Techniques to simulate reflection and refraction are really fairly simple. Since Maskerade produces a transparent layer, it is easy to place another layer behind it that has distortion in only those areas that require it. You can copy and paste, then flip, rotate and skew a layer appropriately, or you can use a displacement map in Photoshop to distort a layer.

It is beyond the scope of this program to attempt to simulate reflective and refractive effects. The required set-up in the studio, the required skill level and user knowledge, and the mathematical calculations necessary are simply too great for normal, everyday applications. For these reasons, the user must simply be aware of the effects and know when and how to simulate the effect in an image.

Simple Guide for Backdrop Placement

Non-reflective objects - Either near or far placement of the backdrop is acceptable, but distant placement is preferred.

Reflective objects - Photographer/designer needs to determine if reflections in image need to change when image is placed. If so, use a close placement. Otherwise, use the distant placement. It may also be necessary to simulate (or 'fake') the distortion of the reflection in the final image.

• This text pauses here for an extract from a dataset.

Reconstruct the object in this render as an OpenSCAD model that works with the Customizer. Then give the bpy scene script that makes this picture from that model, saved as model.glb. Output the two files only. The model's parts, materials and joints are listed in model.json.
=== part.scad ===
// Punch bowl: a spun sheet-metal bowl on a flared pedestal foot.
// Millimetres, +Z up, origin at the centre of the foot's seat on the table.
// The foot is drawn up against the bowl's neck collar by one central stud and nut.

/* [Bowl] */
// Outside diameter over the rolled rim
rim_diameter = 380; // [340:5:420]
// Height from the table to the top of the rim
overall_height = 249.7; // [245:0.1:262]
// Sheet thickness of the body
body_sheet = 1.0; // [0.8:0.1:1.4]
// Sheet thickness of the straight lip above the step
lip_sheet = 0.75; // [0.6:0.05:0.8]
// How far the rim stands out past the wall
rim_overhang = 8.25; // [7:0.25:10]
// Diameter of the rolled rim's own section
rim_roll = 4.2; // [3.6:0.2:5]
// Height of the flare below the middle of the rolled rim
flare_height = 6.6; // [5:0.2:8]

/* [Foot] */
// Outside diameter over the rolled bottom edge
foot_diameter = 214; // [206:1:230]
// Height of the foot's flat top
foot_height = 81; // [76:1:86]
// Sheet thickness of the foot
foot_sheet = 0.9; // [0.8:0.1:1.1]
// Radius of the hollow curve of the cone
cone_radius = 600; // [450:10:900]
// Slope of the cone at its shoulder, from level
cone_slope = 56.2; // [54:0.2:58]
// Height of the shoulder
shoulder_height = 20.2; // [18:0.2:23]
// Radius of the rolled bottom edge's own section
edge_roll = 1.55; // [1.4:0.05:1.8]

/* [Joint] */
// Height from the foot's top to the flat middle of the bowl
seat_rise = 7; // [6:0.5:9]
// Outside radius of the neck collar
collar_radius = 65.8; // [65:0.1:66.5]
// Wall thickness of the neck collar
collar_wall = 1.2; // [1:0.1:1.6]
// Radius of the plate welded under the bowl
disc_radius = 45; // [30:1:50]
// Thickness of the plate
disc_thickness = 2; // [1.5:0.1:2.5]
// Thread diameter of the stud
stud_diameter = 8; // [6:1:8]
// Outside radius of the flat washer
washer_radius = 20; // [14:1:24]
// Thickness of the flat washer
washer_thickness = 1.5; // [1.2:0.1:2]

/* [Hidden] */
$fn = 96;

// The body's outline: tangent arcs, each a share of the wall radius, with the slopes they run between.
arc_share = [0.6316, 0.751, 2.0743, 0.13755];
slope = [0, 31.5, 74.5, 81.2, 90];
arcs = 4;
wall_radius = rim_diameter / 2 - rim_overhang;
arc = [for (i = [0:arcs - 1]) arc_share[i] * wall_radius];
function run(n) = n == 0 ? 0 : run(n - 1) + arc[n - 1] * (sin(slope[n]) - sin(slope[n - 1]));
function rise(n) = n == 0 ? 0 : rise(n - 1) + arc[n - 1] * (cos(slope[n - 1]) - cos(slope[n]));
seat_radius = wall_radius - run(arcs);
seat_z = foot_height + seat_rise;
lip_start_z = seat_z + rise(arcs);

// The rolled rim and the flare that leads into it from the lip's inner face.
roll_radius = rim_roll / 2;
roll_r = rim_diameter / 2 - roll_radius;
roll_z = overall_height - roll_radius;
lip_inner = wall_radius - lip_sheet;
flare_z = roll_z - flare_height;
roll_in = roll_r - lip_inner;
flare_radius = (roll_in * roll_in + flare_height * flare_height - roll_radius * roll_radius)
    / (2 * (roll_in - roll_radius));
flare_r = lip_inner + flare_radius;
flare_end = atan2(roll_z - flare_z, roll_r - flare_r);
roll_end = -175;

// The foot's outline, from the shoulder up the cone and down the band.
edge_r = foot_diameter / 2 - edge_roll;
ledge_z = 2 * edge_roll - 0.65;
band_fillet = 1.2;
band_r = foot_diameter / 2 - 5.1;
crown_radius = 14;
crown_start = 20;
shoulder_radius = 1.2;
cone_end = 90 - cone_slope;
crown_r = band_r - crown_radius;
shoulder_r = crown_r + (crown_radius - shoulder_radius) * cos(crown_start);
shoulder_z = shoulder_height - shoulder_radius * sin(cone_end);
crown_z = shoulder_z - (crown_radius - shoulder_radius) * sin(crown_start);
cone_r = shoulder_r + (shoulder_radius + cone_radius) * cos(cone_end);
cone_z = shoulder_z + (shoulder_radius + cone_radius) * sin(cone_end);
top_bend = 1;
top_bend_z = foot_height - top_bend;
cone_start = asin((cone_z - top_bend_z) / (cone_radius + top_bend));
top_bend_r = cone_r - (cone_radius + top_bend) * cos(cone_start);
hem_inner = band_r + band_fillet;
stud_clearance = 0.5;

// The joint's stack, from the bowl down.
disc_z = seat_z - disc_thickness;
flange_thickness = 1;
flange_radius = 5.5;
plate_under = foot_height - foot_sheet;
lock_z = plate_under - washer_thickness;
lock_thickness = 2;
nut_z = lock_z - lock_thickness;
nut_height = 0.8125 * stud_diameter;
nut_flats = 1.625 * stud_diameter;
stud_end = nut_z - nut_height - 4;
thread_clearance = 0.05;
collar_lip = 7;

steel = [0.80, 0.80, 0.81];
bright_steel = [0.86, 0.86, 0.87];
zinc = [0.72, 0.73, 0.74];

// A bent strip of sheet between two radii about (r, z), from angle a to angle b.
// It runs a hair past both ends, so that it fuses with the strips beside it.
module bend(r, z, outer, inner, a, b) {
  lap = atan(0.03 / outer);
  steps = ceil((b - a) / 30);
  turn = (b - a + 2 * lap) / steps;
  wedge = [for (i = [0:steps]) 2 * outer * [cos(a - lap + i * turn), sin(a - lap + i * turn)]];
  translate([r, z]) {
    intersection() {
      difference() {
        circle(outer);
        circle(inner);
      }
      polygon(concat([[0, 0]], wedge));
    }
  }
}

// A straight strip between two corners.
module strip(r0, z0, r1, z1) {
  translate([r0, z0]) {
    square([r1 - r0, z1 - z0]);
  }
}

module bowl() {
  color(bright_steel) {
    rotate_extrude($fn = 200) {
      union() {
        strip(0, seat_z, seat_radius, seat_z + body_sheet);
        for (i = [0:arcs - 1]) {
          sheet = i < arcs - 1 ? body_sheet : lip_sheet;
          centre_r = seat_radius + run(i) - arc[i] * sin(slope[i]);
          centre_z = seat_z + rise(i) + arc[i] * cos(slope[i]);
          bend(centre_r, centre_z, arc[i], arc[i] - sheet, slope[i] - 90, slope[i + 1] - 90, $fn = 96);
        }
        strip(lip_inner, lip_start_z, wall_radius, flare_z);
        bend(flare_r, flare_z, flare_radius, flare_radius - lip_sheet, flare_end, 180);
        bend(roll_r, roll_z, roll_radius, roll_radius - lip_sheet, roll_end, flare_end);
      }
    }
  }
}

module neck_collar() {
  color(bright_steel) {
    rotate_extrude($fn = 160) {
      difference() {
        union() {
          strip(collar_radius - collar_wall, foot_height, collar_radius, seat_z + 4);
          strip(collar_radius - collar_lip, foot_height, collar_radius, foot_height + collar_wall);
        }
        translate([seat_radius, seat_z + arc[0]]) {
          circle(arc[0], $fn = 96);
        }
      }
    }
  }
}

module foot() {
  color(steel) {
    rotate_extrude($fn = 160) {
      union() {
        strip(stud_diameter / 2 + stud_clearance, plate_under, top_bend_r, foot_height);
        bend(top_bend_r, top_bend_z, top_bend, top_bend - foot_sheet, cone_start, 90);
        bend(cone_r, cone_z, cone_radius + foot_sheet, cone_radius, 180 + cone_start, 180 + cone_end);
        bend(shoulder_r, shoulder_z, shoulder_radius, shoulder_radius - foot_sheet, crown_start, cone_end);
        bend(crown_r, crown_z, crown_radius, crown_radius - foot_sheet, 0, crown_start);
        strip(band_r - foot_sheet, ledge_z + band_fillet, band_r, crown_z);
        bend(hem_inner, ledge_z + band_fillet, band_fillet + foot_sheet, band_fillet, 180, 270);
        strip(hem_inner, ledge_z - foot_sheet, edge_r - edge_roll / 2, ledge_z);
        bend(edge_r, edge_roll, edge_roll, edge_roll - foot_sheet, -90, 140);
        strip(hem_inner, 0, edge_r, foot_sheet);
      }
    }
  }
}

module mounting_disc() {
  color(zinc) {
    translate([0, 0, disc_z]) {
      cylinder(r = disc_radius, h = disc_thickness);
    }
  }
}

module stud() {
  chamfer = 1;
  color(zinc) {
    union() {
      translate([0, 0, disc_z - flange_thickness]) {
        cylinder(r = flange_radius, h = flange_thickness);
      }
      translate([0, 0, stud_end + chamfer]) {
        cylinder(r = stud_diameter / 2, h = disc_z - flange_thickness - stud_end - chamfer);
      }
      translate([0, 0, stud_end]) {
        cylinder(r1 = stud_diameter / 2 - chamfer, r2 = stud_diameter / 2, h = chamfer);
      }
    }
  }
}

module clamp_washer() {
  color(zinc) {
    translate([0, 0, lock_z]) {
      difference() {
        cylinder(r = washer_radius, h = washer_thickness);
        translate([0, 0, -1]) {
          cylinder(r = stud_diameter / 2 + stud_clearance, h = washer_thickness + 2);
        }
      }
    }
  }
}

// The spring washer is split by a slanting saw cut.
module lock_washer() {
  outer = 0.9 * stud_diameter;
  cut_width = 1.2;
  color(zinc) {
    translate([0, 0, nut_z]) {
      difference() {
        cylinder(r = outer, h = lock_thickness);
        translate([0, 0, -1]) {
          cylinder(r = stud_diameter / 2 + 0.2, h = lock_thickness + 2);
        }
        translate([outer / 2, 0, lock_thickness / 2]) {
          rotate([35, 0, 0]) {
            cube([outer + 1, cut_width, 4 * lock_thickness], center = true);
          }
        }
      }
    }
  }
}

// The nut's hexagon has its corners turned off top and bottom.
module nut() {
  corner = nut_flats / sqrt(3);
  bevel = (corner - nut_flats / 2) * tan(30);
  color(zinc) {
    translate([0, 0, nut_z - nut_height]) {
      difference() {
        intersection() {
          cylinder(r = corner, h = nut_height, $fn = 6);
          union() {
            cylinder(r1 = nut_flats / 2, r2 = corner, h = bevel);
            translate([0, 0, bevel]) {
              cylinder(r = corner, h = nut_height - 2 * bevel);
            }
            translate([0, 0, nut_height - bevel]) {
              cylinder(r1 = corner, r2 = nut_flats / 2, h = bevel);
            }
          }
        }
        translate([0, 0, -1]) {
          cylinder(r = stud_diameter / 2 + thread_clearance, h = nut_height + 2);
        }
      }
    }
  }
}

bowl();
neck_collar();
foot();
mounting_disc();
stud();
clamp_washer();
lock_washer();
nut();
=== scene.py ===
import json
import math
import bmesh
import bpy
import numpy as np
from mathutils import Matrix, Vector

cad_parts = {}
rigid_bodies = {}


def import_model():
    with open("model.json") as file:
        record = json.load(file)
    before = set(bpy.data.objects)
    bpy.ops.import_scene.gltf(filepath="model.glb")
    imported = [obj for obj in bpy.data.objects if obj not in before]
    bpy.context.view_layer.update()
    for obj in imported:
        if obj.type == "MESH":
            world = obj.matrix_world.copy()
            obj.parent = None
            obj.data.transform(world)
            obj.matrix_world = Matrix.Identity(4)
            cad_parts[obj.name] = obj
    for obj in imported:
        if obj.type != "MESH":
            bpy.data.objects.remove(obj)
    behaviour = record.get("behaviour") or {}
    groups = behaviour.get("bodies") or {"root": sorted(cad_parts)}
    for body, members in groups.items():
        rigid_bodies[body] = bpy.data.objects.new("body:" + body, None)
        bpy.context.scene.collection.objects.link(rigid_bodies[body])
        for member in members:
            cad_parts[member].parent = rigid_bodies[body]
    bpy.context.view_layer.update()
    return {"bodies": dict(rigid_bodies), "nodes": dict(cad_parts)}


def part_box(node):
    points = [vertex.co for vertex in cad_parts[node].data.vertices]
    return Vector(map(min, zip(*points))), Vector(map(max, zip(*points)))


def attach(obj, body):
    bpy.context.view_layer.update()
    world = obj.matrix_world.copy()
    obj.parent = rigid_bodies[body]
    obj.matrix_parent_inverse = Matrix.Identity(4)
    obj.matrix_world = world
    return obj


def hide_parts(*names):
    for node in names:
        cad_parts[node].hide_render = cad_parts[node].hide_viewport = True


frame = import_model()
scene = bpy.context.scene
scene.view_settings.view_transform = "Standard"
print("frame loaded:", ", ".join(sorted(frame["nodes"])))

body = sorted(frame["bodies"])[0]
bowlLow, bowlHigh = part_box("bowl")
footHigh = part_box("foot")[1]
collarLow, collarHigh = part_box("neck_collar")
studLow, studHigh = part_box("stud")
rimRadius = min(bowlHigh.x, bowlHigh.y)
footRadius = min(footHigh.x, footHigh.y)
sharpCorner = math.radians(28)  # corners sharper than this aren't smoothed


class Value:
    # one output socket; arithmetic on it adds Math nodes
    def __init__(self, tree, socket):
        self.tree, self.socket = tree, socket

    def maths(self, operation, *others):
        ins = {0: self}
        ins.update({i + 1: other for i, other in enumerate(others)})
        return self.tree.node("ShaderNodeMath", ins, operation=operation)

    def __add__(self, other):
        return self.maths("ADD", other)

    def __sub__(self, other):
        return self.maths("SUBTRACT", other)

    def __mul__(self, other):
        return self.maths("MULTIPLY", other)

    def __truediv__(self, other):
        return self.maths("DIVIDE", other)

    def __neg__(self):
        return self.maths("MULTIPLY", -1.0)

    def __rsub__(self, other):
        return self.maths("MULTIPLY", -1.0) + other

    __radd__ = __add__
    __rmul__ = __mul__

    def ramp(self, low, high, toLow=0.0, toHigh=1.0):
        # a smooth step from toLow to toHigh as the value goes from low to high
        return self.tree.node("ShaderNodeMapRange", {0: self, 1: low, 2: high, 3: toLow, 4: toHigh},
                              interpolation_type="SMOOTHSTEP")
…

Glass objects - Should shoot close to the backdrop. It may also be necessary to simulate (or 'fake') the refraction of the environment in the final image.

Supporting Objects

Positioning your objects is the most difficult part of the process. The objects need to be set up so that the backdrop can be physically changed between shots, or so that the backdrop's illumination can be changed easily. You want to insure that the backdrop changes in illumination or color uniformly between the first and second shots. For example, if the top of the backdrop darkens but the lower portion doesn't (or vice-versa), this change in brightness will be perceived as a shadow.

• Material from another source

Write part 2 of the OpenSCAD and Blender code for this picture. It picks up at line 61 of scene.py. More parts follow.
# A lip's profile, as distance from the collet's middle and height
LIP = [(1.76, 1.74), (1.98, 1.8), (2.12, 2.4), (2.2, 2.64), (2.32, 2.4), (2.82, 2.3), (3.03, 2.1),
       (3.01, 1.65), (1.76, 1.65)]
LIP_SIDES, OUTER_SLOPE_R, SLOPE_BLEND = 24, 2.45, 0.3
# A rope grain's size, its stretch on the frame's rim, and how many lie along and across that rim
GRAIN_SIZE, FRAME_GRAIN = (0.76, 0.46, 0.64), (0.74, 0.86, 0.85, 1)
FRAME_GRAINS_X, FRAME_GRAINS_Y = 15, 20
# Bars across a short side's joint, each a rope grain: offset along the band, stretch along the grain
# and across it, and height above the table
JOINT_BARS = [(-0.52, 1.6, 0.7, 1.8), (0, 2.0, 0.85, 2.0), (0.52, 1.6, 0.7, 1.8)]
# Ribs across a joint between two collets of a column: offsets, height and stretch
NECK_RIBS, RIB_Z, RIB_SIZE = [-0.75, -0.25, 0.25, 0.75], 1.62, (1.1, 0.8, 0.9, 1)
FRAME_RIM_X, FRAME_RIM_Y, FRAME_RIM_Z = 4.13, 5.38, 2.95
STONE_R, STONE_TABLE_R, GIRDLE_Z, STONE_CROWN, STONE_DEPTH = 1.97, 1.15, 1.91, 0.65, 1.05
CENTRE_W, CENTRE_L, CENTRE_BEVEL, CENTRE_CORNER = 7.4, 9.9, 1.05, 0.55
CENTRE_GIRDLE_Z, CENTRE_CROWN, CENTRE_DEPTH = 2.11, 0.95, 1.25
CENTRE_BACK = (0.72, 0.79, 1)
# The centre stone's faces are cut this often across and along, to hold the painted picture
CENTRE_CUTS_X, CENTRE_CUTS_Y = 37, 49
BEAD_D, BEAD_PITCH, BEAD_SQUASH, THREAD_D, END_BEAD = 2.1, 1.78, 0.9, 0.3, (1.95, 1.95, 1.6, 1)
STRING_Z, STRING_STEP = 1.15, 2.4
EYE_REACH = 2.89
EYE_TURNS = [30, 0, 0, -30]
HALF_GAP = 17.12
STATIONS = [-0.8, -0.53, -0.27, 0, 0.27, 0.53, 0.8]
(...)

For objects that must lay out on a surface, you need to provide a surface that changes color or a surface that you can see through so that a color can be placed underneath. A light table is suitable for small objects that are non reflective. If the object is even moderately reflective, it will 'pick up' and reflect light from the table which will be perceived as transparency in the final image. For some applications, this may be very desirable because the object would indeed change radically in appearance if put onto a different colored background. You can control this behavior by adjusting the distance between the object and the background. If the background is sufficiently far away, you will see it around the silhouette of the object, but the environment of the room will far outweigh the background in the objects reflection's. Conversely, if the background is very close, the background will be the primary reflection in the object. For larger objects, a sheet of glass works well. Simply support the glass and place a colored backdrop underneath it. Depending upon the type of glass used, you can have reflections captured in your image when the camera is located at a shallow angle to the glass. If you shoot more perpendicular to the glass, the chances of reflections are greatly reduced and usually eliminated.

For objects that can stand up or can be suspended, a pedestal is suitable to support it with. Just try to keep it as small and narrow as possible so it's easier to edit out of the final image if you need to. You can also hang objects as long as they remain motionless between shots.See the 'Touch Up' section below for tips on properly removing these artifacts.

For objects with very fine details, make sure that airflow in the studio does not affect the shots. Fine details like hair can be move between shots, so you might have to shut off the air temporarily to prevent this.

Remember that even a partial solution can be better than none. If you have peculiar object and can't get the backdrop changed, try changing it around the details which would be difficult to mask using traditional techniques. For instance, if you use a stick or post, cover the front of the stick or post with material that can be changed.